** Dataset extract **

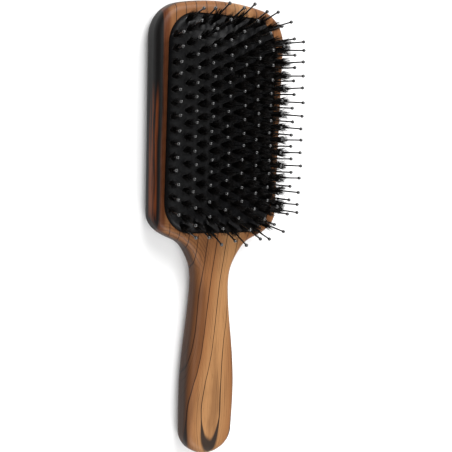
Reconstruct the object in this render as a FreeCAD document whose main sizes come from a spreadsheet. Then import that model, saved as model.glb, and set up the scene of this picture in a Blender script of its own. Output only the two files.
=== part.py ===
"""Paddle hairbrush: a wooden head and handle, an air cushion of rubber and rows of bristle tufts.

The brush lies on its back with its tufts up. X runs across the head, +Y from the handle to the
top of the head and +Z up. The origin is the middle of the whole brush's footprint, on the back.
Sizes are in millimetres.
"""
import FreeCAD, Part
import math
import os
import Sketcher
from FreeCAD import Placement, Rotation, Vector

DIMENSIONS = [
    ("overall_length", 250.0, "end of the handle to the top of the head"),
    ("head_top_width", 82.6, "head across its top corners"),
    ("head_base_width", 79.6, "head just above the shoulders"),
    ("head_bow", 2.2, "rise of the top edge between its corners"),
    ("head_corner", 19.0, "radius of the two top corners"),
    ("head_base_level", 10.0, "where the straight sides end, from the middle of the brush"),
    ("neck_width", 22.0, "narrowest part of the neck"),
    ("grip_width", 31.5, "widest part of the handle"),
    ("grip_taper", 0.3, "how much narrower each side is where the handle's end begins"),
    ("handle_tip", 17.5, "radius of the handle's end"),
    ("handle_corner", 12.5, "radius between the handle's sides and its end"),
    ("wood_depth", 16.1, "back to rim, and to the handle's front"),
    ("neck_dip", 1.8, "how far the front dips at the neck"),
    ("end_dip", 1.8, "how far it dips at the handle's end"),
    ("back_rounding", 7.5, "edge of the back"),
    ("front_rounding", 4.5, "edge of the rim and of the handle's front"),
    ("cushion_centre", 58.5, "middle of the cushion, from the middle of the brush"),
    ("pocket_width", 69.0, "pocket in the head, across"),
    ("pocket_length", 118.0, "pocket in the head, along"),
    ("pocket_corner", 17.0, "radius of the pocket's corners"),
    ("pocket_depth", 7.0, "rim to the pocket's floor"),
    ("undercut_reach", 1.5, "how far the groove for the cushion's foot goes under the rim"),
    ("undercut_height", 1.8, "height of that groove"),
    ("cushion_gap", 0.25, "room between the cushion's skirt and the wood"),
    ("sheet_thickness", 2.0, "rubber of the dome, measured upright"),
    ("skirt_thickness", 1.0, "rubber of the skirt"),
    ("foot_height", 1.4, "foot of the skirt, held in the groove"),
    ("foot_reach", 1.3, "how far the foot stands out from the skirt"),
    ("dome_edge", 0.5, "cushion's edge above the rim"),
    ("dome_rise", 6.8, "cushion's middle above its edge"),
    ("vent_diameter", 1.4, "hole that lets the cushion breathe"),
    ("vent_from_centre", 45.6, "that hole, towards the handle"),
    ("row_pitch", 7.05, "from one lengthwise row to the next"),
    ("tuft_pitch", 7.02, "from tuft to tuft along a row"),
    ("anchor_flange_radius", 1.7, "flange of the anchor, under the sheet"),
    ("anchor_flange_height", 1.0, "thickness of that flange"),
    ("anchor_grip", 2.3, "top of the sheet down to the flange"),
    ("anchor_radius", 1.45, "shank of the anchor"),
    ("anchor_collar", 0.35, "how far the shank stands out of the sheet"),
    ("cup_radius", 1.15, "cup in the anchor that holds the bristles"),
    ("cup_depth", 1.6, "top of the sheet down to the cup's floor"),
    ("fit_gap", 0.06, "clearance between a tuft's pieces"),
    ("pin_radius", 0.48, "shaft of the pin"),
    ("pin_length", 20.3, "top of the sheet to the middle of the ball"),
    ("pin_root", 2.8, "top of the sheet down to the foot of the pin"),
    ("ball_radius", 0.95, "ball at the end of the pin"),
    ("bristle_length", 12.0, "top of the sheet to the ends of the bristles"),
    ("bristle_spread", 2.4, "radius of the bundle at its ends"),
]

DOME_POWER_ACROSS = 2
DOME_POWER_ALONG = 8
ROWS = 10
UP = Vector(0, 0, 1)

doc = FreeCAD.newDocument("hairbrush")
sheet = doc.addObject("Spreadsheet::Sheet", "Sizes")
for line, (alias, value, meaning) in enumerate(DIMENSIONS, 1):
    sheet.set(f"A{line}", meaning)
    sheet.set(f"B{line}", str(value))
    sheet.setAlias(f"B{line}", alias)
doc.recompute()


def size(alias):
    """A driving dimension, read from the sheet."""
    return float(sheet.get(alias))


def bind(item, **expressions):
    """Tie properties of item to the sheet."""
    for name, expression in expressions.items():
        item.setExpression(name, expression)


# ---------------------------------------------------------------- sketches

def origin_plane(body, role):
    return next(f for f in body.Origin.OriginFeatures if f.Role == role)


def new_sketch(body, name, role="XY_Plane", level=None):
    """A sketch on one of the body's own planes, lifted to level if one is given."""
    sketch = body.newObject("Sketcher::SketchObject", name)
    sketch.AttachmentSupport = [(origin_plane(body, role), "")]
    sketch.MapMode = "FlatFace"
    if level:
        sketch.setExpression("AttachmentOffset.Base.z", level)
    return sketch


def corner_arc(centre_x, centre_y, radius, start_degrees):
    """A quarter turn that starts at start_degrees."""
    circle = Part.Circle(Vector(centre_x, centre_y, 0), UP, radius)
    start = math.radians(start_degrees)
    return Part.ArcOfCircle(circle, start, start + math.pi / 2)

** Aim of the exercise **
Quote the data above verbatim from its first line to the line that includes "from FreeCAD import", with both boundary lines retained.

** Answer for the task **
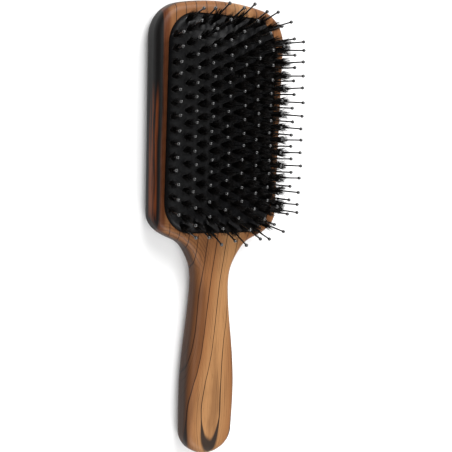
Reconstruct the object in this render as a FreeCAD document whose main sizes come from a spreadsheet. Then import that model, saved as model.glb, and set up the scene of this picture in a Blender script of its own. Output only the two files.
=== part.py ===
"""Paddle hairbrush: a wooden head and handle, an air cushion of rubber and rows of bristle tufts.

The brush lies on its back with its tufts up. X runs across the head, +Y from the handle to the
top of the head and +Z up. The origin is the middle of the whole brush's footprint, on the back.
Sizes are in millimetres.
"""
import FreeCAD, Part
import math
import os
import Sketcher
from FreeCAD import Placement, Rotation, Vector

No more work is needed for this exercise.